Guy lay awake long into the night, thinking about college. He'd been a lot like Slim, young and enthusiastic and full of dreams. Aviation had been the love of his life until Anita came along. Even then, she was part of the dream, because she loved airplanes, too. She encouraged him, raved over his designs, soothed him when plans didn't work out, prodded him to try again. Even when things were darkest, she wouldn't let him give up on the dream. And when it was in his grasp, she never complained about the long hours he was away from her. She was always there, waiting, like a dark-haired angel.
He'd given her the ring just before they went up together, that last time. He was always so careful, so thorough, about the plane. But that once, he was exhausted from a late-night party the night before, and his mind had been on Anita instead of the engine. The tiny malfunction, caught in time, might have been rectified. But it wasn't. The plane went down into the trees and hung, precariously, in the limbs. They could have climbed down, only bruised, but Anita had fallen heavily against the passenger door and, weakened by the crash, it had come open. He saw her in his nightmares, falling, falling, forty feet straight down to the forest floor, with nothing to break the fall except hard ground, her eyes wide with horror as she cried his name.
He sat straight up on the bunk, sweating, barely able to get his breath as the nightmare brought him awake. Slim was sleeping peacefully. He wished he could. He put his head in his hands and moaned softly. Three years was long enough to grieve, Justin said. But Justin didn't know. Nobody knew, except Guy.
He was half-asleep the next morning when he went down to the feedlot in clean blue jeans and a blue-and-white checked flannel shirt under his sheepskin jacket.
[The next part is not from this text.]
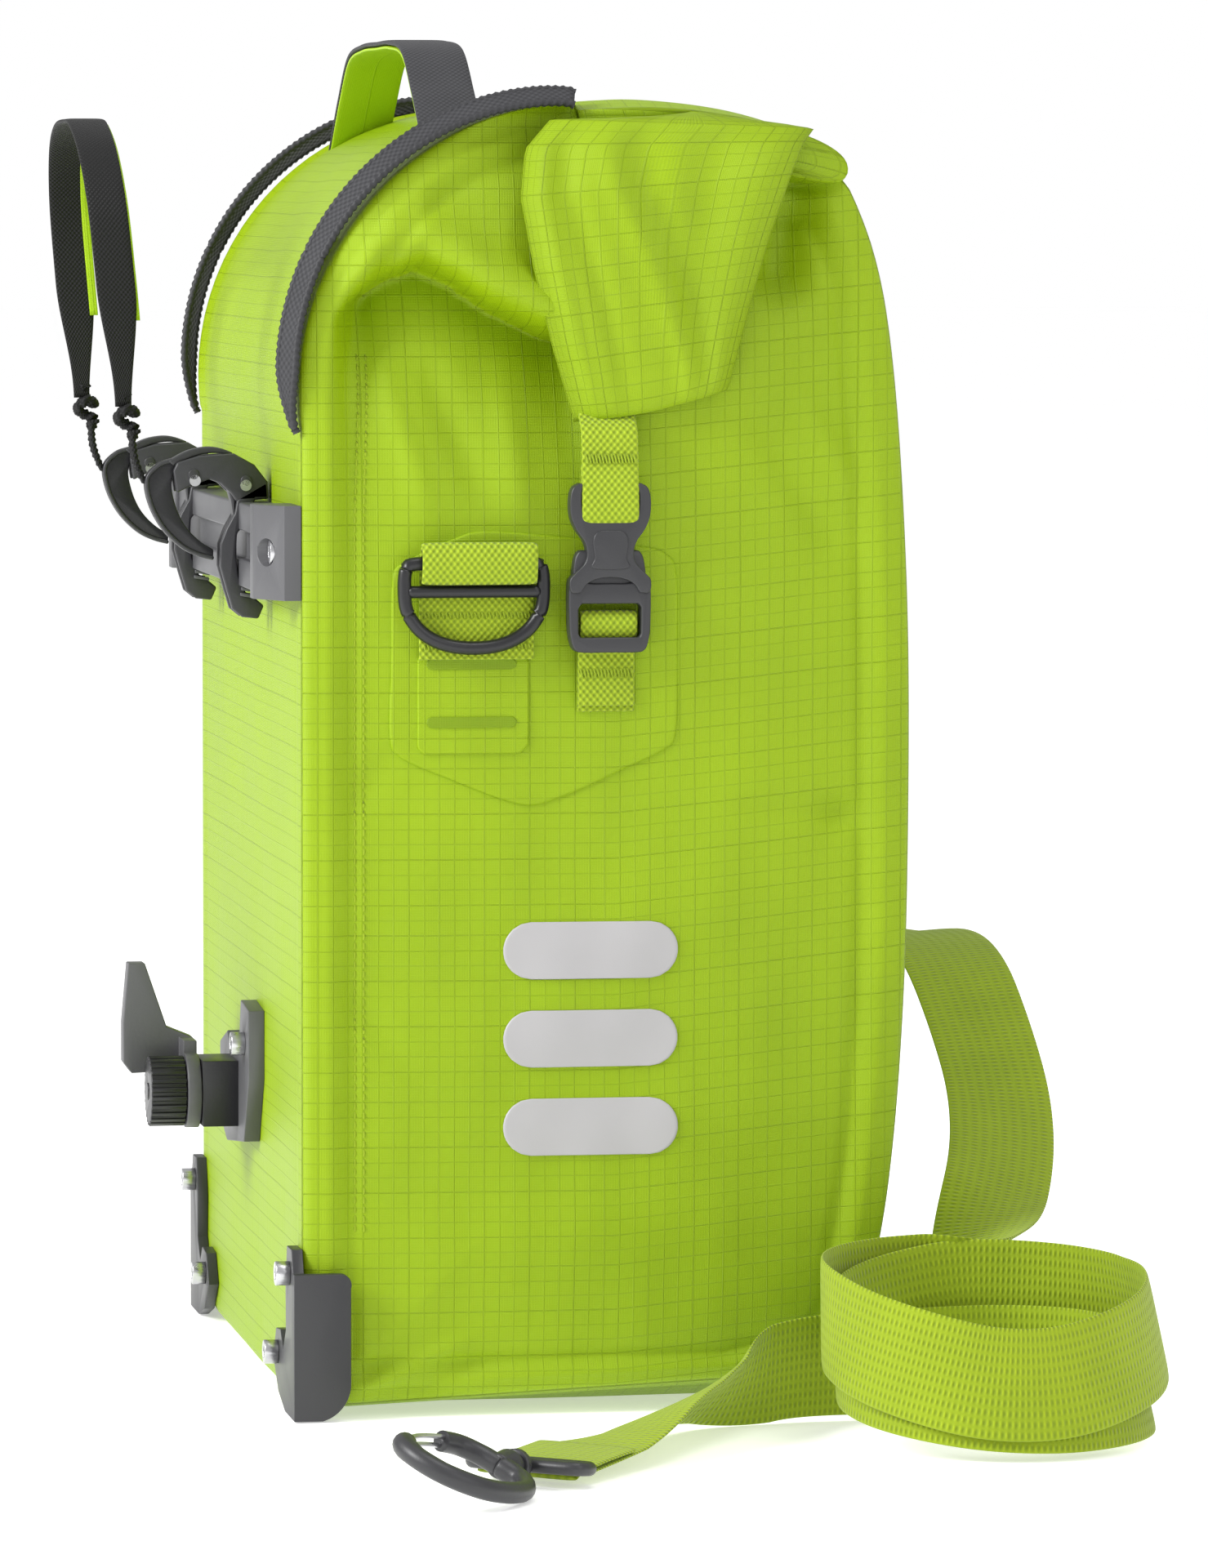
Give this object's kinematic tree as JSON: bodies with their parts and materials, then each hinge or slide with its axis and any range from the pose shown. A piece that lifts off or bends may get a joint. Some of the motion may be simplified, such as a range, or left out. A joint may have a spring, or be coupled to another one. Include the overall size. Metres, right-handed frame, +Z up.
{
  "type": "pannier bag",
  "caption": "Roll-top bicycle pannier with sprung rack hooks on a rail, a lower anti-sway clamp, corner guards, side-release buckles, a carry handle and a clip-on shoulder strap",
  "frame": {"origin": "centre of the base of the bag with its hooks, clamp and pull strap; the shoulder strap is left out of that box", "axes": "+X runs along the width of the bag and the rack, +Y points out of the rack side, +Z is up and the bag stands on z = 0"},
  "size_m": [0.5597, 0.3547, 0.484],
  "materials": {
    "ripstop_fabric": "coated ripstop with a raised square grid",
    "patch_fabric": "smooth coated fabric, welded",
    "green_lining": "smooth tape",
    "woven_trim": "diamond-woven tape",
    "grey_webbing": "ribbed webbing",
    "lime_webbing": "ribbed webbing",
    "strap_webbing": "flat woven webbing",
    "black_webbing": "ribbed webbing",
    "reflective_print": "reflective film",
    "charcoal_plastic": "moulded, fine texture",
    "black_plastic": "moulded",
    "grey_plastic": "moulded, light texture",
    "rail_plastic": "extruded",
    "board_plastic": "sheet",
    "steel": "zinc plated"
  },
  "bodies": {
    "bag": {"back_panel": "ripstop_fabric", "base_panel": "ripstop_fabric", "outer_panel": "ripstop_fabric", "end_panel_left": "ripstop_fabric", "end_panel_right": "ripstop_fabric", "roll_closure": "ripstop_fabric", "roll_end_left": "ripstop_fabric", "roll_end_right": "ripstop_fabric", "side_patch_left": "patch_fabric", "side_patch_right": "patch_fabric", "fabric_label": "patch_fabric", "handle_lining": "green_lining", "edge_trim_left": "woven_trim", "edge_trim_right": "woven_trim", "carry_handle": "grey_webbing", "lower_webbing_left": "lime_webbing", "lower_webbing_right": "lime_webbing", "ring_webbing_left": "lime_webbing", "ring_webbing_right": "lime_webbing", "strap_back": "strap_webbing", "strap_coil": "strap_webbing", "strap_front": "strap_webbing", "reflective_bars_left": "reflective_print", "reflective_bars_right": "reflective_print", "buckle_socket_left": "charcoal_plastic", "buckle_socket_right": "charcoal_plastic", "corner_guard_left": "charcoal_plastic", "corner_guard_right": "charcoal_plastic", "front_snap_loop": "charcoal_plastic", "clamp_carriage": "black_plastic", "rail_housing_left": "grey_plastic", "rail_housing_right": "grey_plastic", "clamp_plate": "grey_plastic", "hook_rail": "rail_plastic", "back_board": "board_plastic", "rail_screws": "steel", "clamp_screws": "steel", "guard_screws": "steel", "inside_nuts": "steel"},
    "lever_left": {"hook_lever_left": "charcoal_plastic"},
    "lever_right": {"hook_lever_right": "charcoal_plastic"},
    "hook_left": {"rack_hook_left": "charcoal_plastic", "hook_pins_left": "steel"},
    "hook_right": {"rack_hook_right": "charcoal_plastic", "hook_pins_right": "steel"},
    "pull_loop": {"pull_strap": "black_webbing"},
    "finger": {"clamp_finger": "grey_plastic"},
    "knob": {"clamp_knob": "black_plastic"},
    "ring_left": {"d_ring_left": "black_plastic"},
    "ring_right": {"d_ring_right": "black_plastic", "back_snap_ring": "charcoal_plastic"},
    "back_hook_loop": {"back_snap_loop": "charcoal_plastic"},
    "back_hook_gate": {"back_snap_gate": "steel"},
    "front_hook_ring": {"front_snap_ring": "charcoal_plastic"},
    "front_hook_gate": {"front_snap_gate": "steel"},
    "tongue_left": {"buckle_tongue_left": "charcoal_plastic", "upper_webbing_left": "lime_webbing"},
    "tongue_right": {"buckle_tongue_right": "charcoal_plastic", "upper_webbing_right": "lime_webbing"}
  },
  "joints": [
    {"name": "hook_left_slide", "type": "slide", "parent": "bag", "child": "hook_left", "axis": [1, 0, 0], "range_m": [-0.02, 0.02]},
    {"name": "hook_right_slide", "type": "slide", "parent": "bag", "child": "hook_right", "axis": [1, 0, 0], "range_m": [-0.02, 0.02]},
    {"name": "lever_left_hinge", "type": "hinge", "parent": "hook_left", "child": "lever_left", "pos_m": [-0.06, 0.10445, 0.3258], "axis": [1, 0, 0], "range_deg": [0, 35], "stiffness_Nm_per_rad": 0.05, "springref_deg": -17.19},
    {"name": "lever_right_hinge", "type": "hinge", "parent": "hook_right", "child": "lever_right", "pos_m": [0.08, 0.10445, 0.3258], "axis": [1, 0, 0], "range_deg": [0, 35], "stiffness_Nm_per_rad": 0.05, "springref_deg": -17.19},
    {"name": "pull_loop_slide", "type": "slide", "parent": "hook_left", "child": "pull_loop", "axis": [0, 0, 1], "range_m": [0, 0.012]},
    {"name": "finger_hinge", "type": "hinge", "parent": "bag", "child": "finger", "pos_m": [0, 0.09855, 0.1005], "axis": [0, 1, 0], "range_deg": [-90, 90]},
    {"name": "knob_hinge", "type": "hinge", "parent": "bag", "child": "knob", "pos_m": [0, 0.10775, 0.1005], "axis": [0, 1, 0], "continuous": true},
    {"name": "ring_left_hinge", "type": "hinge", "parent": "bag", "child": "ring_left", "pos_m": [-0.1548, 0.01775, 0.288], "axis": [0, 1, 0], "range_deg": [0, 150]},
    {"name": "ring_right_hinge", "type": "hinge", "parent": "bag", "child": "ring_right", "pos_m": [0.1548, 0.01775, 0.288], "axis": [0, -1, 0], "range_deg": [0, 8]},
    {"name": "back_hook_swivel", "type": "hinge", "parent": "ring_right", "child": "back_hook_loop", "pos_m": [0.1733, 0.0177, 0.219], "axis": [0, 0, 1], "continuous": true},
    {"name": "back_gate_hinge", "type": "hinge", "parent": "ring_right", "child": "back_hook_gate", "pos_m": [0.1908, 0.0177, 0.2411], "axis": [0, -1, 0], "range_deg": [0, 25], "stiffness_Nm_per_rad": 0.03, "springref_deg": -17.19},
    {"name": "front_hook_swivel", "type": "hinge", "parent": "bag", "child": "front_hook_ring", "pos_m": [-0.31179, 0.02894, 0.0043], "axis": [-0.8087, 0.5882, 0], "continuous": true},
    {"name": "front_gate_hinge", "type": "hinge", "parent": "front_hook_ring", "child": "front_hook_gate", "pos_m": [-0.31961, 0.05627, 0.0043], "axis": [0, 0, 1], "range_deg": [0, 25], "stiffness_Nm_per_rad": 0.03, "springref_deg": -17.19},
    {"name": "tongue_left_slide", "type": "slide", "parent": "bag", "child": "tongue_left", "axis": [0, 0, 1], "range_m": [0, 0.018]},
    {"name": "tongue_right_slide", "type": "slide", "parent": "bag", "child": "tongue_right", "axis": [0, 0, 1], "range_m": [0, 0.018]}
  ],
  "couplings": [
    {"joint": "hook_right_slide", "follows": "hook_left_slide", "ratio": 1},
    {"joint": "lever_left_hinge", "follows": "pull_loop_slide", "rad_per_m": 50.8},
    {"joint": "lever_right_hinge", "follows": "pull_loop_slide", "rad_per_m": 50.8}
  ]
}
He wore his oldest Stetson, a beige wreck of a hat, wide-brimmed and stained from years of work. His boots didn't look much better. He was almost thirty-one years old and he felt sixty. He wondered if it showed.
Voices came from Justin's office when he walked into the waiting room at the feedlot. Fay, J. D. Langley's pretty little wife, smiled at him and motioned him in. She was technically Calhoun Ballenger's secretary, but today she was covering both jobs in the absence of the other secretary.
Guy smiled back, tipped his hat and walked on in. Justin stood up. So did the pretty little brunette with him. She had the largest, most vulnerable brown eyes he'd ever seen in a human being. They seemed to see right through to his heart.
"This is Candace Marshall, Guy," Justin said. "She's a freelance publicist who works primarily for the cattle industry. Candy, this is Guy Fenton. He manages the feedlot for us."
Guy tipped his hat at her, but he didn't remove it. He didn't smile, either. Those eyes hurt him. Anita had brown eyes like that, soft and warm and loving. He could see them in his nightmares as she cried out for him to help her
"I'm pleased to meet you, Mr. Fenton," Candy said solemnly and held out a hand toward him.
He shook it limply and without enthusiasm, immediately imprisoning both his hands in the pockets of his jeans.